R.S. Kumar, Managing Director, said Panasonic intends investing Rs 100 crore to set up this business from scratch at its existing factory in Tada, Andhra Pradesh. Panasonic Corp has several lead acid manufacturing plants in China and will use that expertise in India. Panasonic Carbon will only manufacture the batteries and the marketing will be handled by other Panasonic affiliates which operate in the durables space, said Kumar. It has undertaken a study of the market.

The Rs 13,000-crore lead acid battery market has been growing in double digits, powered by the rapid growth of the automobile sector. Industrial batteries is a Rs 4,800-crore market and automotive batteries constitute a Rs 8,200-crore market annually. Kumar said the growth of industrial batteries has been driven by the inverter and UPS markets and there is a shortage in supply. Panasonic, he said, already imports and supplies lead acid batteries as an OEM supplier to Maruti Suzuki as well as to UPS maker, the erstwhile Numeric Power (now owned by Legrand).

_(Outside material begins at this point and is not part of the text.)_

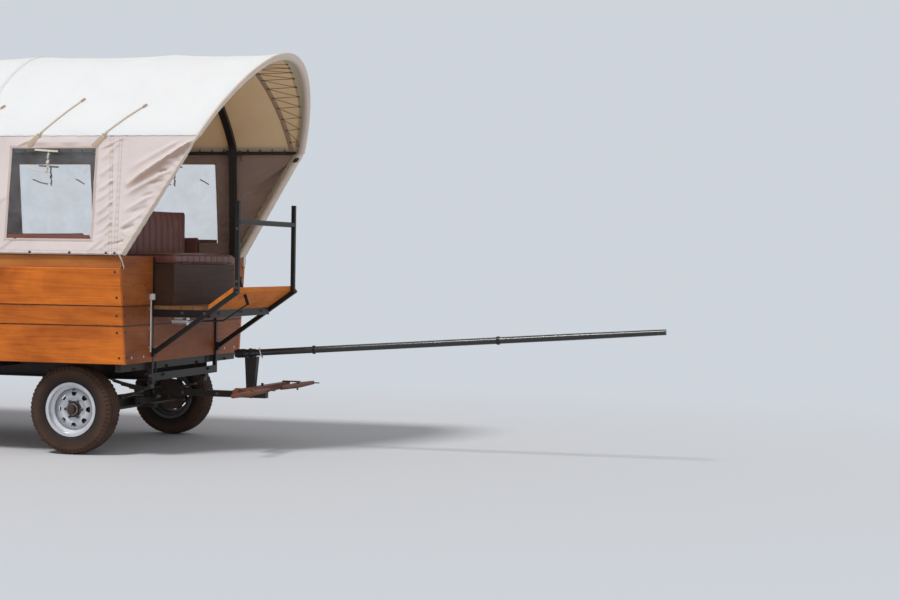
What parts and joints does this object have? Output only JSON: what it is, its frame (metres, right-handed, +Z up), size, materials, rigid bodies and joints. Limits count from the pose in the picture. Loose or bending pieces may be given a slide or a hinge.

Panasonic Carbon is the only maker of carbon rods in the country and supplies both to battery maker, Panasonic Energy, a group company, (which earlier produced the Novino brand of batteries) and to several other players such as Nippo. It also makes large-sized carbon rods for railway signalling equipment. This year it expects to produce 2,400 million carbon rods. “This year, the battery market will see a slowdown because of poor rains. Rural markets form a big chunk of battery sales, which go into gadgets such as TV remotes to toys and torches.”

The dry battery market is around 2,200 million in sales a year. But, there’s huge headroom for growth, said Kumar. The per capita consumption in India is just two per year; in China it is five to six batteries.

In June, Panasonic Corp, which held a nearly 30 per cent stake in Nippo Batteries Co Ltd, exited from the joint venture by selling its stake to the Indian promoter of the company, P. Dwaraknath Reddy. In a concurrent deal, Panasonic bought out Reddy’s 12.55 per cent stake in Panasonic Carbon India Co Ltd.